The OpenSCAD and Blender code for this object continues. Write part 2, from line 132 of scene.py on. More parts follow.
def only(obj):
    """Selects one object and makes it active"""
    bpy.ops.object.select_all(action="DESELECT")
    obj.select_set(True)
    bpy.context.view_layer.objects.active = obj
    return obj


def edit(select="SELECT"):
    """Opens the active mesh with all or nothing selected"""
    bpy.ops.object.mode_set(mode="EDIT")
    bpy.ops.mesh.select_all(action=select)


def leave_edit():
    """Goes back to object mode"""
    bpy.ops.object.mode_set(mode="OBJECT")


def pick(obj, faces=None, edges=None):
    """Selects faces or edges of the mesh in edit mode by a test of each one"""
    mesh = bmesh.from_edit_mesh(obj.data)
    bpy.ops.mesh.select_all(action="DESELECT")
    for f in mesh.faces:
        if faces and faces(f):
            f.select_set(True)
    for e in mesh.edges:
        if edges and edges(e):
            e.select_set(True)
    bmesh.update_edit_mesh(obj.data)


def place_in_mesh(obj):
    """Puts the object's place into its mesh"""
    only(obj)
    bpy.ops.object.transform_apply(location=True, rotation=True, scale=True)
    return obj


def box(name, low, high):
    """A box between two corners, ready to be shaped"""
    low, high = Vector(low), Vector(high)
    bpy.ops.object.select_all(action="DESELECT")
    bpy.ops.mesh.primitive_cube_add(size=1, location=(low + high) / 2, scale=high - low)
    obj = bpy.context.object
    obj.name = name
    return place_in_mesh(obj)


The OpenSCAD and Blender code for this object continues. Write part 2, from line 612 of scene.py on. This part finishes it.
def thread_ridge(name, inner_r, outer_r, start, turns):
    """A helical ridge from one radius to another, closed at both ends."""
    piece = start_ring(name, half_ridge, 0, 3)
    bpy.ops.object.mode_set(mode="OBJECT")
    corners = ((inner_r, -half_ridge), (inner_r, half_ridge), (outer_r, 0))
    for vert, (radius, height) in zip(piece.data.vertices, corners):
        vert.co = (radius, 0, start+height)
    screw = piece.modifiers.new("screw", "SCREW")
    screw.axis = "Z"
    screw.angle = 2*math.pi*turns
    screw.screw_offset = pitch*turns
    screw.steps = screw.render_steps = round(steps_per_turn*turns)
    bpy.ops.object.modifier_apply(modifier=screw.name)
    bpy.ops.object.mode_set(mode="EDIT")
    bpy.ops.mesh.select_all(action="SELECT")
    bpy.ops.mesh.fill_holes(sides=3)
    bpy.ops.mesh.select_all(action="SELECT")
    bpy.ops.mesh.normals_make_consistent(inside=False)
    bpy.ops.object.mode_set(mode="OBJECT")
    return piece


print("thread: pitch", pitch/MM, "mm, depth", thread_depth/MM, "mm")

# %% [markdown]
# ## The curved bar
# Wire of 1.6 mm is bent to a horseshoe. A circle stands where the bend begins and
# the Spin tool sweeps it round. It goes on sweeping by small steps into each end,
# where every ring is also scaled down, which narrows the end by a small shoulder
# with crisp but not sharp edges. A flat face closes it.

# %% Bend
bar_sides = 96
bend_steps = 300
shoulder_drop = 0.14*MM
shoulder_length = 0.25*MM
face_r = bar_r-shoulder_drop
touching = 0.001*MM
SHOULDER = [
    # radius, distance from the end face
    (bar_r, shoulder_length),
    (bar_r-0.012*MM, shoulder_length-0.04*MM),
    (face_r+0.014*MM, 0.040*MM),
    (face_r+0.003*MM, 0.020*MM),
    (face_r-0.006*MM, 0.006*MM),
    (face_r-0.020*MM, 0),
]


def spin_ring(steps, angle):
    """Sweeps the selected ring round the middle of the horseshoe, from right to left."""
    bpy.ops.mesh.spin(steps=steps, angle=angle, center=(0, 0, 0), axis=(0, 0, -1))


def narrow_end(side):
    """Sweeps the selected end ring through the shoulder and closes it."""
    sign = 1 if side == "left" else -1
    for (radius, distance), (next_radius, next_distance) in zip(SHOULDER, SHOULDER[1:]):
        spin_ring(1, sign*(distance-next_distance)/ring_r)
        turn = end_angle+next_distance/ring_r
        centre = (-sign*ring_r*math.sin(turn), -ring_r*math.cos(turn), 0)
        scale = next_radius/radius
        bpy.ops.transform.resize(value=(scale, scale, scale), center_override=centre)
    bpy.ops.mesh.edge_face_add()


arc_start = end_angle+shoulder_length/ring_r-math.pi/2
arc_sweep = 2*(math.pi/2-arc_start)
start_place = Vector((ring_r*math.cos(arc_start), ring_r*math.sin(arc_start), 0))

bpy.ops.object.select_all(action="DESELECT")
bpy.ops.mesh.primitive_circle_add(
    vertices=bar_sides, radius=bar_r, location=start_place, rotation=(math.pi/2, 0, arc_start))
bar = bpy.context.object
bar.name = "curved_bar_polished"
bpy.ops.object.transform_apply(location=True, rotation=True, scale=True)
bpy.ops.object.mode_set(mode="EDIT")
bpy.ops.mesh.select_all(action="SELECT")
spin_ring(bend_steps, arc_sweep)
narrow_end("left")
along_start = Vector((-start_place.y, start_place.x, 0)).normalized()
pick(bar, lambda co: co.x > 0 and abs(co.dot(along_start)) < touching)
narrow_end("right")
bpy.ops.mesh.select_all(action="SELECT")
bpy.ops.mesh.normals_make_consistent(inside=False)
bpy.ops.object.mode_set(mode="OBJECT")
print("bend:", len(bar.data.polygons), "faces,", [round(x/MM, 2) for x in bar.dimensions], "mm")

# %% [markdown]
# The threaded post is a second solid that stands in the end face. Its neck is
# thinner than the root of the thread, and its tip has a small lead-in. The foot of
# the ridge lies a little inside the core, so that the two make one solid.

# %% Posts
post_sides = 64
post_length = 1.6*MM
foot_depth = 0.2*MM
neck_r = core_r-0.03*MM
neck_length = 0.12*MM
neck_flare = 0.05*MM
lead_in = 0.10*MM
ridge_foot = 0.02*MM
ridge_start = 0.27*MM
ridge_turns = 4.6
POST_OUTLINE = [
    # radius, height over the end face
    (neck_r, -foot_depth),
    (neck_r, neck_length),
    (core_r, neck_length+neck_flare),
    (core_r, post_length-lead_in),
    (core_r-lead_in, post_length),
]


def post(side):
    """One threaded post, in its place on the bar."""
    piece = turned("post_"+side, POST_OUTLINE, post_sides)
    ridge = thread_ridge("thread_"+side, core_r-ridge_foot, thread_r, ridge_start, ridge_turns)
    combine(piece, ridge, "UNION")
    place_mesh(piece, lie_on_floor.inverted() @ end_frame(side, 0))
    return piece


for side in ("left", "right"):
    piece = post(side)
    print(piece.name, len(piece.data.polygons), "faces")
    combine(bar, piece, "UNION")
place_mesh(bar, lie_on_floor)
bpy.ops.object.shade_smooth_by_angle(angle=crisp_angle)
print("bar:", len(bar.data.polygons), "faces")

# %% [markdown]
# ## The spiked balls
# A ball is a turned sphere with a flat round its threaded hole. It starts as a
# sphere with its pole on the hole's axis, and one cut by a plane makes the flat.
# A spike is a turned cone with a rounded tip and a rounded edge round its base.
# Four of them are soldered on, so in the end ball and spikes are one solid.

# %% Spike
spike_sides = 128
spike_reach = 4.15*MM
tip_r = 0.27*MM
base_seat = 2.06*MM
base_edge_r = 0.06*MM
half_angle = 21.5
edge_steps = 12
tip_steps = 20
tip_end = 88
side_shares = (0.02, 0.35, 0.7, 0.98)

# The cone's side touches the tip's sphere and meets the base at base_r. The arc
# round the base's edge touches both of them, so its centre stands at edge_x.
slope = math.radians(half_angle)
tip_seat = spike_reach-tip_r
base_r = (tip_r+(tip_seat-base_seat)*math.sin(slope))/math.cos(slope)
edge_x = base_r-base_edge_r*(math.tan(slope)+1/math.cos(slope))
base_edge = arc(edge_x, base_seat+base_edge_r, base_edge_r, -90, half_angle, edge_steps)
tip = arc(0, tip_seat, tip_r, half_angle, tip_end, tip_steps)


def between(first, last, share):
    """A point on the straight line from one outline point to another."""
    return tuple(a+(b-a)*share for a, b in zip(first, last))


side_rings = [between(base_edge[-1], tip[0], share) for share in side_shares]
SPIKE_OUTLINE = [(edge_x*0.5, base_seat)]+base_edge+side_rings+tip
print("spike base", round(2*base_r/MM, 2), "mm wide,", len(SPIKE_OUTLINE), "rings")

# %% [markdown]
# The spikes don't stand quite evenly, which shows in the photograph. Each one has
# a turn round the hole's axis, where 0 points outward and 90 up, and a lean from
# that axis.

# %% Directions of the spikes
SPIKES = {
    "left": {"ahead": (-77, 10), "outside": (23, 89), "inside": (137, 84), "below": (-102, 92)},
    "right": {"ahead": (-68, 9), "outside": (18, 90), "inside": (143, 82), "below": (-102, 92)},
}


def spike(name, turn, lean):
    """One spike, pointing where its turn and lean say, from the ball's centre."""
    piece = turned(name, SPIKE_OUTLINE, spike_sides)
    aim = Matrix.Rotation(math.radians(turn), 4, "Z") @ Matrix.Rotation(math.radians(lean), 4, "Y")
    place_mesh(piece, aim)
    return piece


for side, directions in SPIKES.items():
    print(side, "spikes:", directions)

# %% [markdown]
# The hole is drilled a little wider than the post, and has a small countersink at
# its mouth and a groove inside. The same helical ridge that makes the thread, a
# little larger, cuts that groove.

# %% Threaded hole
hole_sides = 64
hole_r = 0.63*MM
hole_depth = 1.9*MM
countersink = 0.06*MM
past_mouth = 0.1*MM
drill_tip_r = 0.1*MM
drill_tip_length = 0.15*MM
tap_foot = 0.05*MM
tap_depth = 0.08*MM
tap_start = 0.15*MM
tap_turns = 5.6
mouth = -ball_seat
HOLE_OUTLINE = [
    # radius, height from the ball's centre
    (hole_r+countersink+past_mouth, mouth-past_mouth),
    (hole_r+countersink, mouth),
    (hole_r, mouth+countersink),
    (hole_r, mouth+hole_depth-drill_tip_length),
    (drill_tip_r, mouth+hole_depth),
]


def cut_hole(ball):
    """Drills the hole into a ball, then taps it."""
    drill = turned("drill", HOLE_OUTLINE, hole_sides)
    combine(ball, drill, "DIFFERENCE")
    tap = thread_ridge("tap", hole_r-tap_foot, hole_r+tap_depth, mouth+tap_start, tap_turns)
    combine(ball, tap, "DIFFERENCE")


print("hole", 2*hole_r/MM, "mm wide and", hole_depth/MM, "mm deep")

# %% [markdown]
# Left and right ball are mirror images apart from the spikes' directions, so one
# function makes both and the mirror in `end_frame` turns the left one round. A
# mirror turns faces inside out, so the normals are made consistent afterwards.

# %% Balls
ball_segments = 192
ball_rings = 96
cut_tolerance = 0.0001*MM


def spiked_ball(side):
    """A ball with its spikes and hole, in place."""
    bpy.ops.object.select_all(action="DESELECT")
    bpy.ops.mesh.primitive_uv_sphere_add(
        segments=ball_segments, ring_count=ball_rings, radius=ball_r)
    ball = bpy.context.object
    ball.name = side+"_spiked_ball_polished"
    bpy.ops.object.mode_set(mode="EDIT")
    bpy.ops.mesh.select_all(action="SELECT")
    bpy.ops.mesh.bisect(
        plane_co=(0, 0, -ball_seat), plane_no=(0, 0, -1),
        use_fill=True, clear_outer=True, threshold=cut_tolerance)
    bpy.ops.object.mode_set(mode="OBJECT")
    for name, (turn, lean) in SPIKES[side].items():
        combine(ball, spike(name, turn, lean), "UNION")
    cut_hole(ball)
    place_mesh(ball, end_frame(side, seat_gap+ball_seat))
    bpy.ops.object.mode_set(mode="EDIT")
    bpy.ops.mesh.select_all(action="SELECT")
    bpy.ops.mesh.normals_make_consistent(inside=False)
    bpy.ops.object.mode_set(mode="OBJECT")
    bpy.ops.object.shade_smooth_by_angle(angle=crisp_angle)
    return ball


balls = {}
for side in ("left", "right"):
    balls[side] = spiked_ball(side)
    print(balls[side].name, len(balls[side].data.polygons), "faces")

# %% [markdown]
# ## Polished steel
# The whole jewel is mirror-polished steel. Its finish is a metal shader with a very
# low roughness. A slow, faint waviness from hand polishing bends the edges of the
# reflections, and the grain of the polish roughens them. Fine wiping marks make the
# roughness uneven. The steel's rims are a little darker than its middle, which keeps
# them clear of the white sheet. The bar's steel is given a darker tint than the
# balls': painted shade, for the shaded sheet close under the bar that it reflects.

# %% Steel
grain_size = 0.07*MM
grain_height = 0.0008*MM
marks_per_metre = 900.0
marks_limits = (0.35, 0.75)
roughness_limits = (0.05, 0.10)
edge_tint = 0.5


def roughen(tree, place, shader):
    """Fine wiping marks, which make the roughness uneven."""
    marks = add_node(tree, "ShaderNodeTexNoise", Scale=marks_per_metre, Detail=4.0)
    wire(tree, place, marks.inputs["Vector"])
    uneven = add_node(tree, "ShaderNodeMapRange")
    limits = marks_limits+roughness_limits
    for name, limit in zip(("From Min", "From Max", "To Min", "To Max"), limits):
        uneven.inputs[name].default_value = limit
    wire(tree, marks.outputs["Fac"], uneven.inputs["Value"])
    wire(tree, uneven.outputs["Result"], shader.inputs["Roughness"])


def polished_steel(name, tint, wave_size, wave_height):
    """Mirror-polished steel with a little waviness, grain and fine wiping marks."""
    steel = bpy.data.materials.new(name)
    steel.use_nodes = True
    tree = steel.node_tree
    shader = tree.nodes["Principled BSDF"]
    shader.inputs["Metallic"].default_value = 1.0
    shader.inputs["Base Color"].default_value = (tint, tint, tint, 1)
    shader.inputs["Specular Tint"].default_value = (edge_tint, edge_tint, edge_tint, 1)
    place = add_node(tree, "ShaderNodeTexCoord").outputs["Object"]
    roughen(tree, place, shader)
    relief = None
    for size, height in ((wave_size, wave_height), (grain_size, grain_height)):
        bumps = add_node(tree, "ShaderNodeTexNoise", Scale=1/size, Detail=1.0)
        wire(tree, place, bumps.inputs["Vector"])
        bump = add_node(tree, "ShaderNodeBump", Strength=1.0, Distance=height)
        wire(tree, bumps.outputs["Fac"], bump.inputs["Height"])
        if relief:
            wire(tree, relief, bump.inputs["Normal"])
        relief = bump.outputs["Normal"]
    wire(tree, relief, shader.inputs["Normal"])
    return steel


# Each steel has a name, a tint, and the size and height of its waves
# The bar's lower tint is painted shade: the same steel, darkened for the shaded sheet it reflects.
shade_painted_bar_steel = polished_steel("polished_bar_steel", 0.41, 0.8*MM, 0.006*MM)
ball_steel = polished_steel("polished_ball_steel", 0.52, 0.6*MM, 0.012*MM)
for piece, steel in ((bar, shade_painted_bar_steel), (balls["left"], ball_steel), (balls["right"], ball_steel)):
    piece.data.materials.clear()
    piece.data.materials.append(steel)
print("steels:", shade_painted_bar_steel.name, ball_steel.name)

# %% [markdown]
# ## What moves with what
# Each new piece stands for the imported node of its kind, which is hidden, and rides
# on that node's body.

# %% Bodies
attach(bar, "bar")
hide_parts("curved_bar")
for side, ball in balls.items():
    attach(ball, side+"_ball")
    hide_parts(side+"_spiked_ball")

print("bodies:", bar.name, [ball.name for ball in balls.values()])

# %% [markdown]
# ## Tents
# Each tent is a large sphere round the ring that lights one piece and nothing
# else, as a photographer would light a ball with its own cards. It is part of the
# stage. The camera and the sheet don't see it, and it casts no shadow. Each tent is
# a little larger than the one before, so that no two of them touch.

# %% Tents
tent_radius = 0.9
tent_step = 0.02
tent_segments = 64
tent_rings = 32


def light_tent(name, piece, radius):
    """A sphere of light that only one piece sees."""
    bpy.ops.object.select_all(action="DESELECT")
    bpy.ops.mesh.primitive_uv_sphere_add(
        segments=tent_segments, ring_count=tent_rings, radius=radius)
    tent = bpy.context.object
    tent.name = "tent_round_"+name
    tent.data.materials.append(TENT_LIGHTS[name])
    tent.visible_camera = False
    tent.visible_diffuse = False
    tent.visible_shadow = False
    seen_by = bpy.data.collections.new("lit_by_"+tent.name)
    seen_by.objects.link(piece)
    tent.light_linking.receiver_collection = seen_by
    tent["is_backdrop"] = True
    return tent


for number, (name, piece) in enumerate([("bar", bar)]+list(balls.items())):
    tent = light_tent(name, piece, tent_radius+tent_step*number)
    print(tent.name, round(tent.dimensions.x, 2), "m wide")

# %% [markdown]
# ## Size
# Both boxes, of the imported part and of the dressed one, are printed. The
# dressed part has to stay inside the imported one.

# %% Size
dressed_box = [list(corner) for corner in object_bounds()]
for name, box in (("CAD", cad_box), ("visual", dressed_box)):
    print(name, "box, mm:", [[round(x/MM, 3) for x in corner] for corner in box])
------------------------------
Take the line that contains "# Each new piece" and every line after it through the end of the listing above, and repeat them exactly.

# Each new piece stands for the imported node of its kind, which is hidden, and rides
# on that node's body.

# %% Bodies
attach(bar, "bar")
hide_parts("curved_bar")
for side, ball in balls.items():
    attach(ball, side+"_ball")
    hide_parts(side+"_spiked_ball")

print("bodies:", bar.name, [ball.name for ball in balls.values()])

# %% [markdown]
# ## Tents
# Each tent is a large sphere round the ring that lights one piece and nothing
# else, as a photographer would light a ball with its own cards. It is part of the
# stage. The camera and the sheet don't see it, and it casts no shadow. Each tent is
# a little larger than the one before, so that no two of them touch.

# %% Tents
tent_radius = 0.9
tent_step = 0.02
tent_segments = 64
tent_rings = 32


def light_tent(name, piece, radius):
    """A sphere of light that only one piece sees."""
    bpy.ops.object.select_all(action="DESELECT")
    bpy.ops.mesh.primitive_uv_sphere_add(
        segments=tent_segments, ring_count=tent_rings, radius=radius)
    tent = bpy.context.object
    tent.name = "tent_round_"+name
    tent.data.materials.append(TENT_LIGHTS[name])
    tent.visible_camera = False
    tent.visible_diffuse = False
    tent.visible_shadow = False
    seen_by = bpy.data.collections.new("lit_by_"+tent.name)
    seen_by.objects.link(piece)
    tent.light_linking.receiver_collection = seen_by
    tent["is_backdrop"] = True
    return tent


for number, (name, piece) in enumerate([("bar", bar)]+list(balls.items())):
    tent = light_tent(name, piece, tent_radius+tent_step*number)
    print(tent.name, round(tent.dimensions.x, 2), "m wide")

# %% [markdown]
# ## Size
# Both boxes, of the imported part and of the dressed one, are printed. The
# dressed part has to stay inside the imported one.

# %% Size
dressed_box = [list(corner) for corner in object_bounds()]
for name, box in (("CAD", cad_box), ("visual", dressed_box)):
    print(name, "box, mm:", [[round(x/MM, 3) for x in corner] for corner in box])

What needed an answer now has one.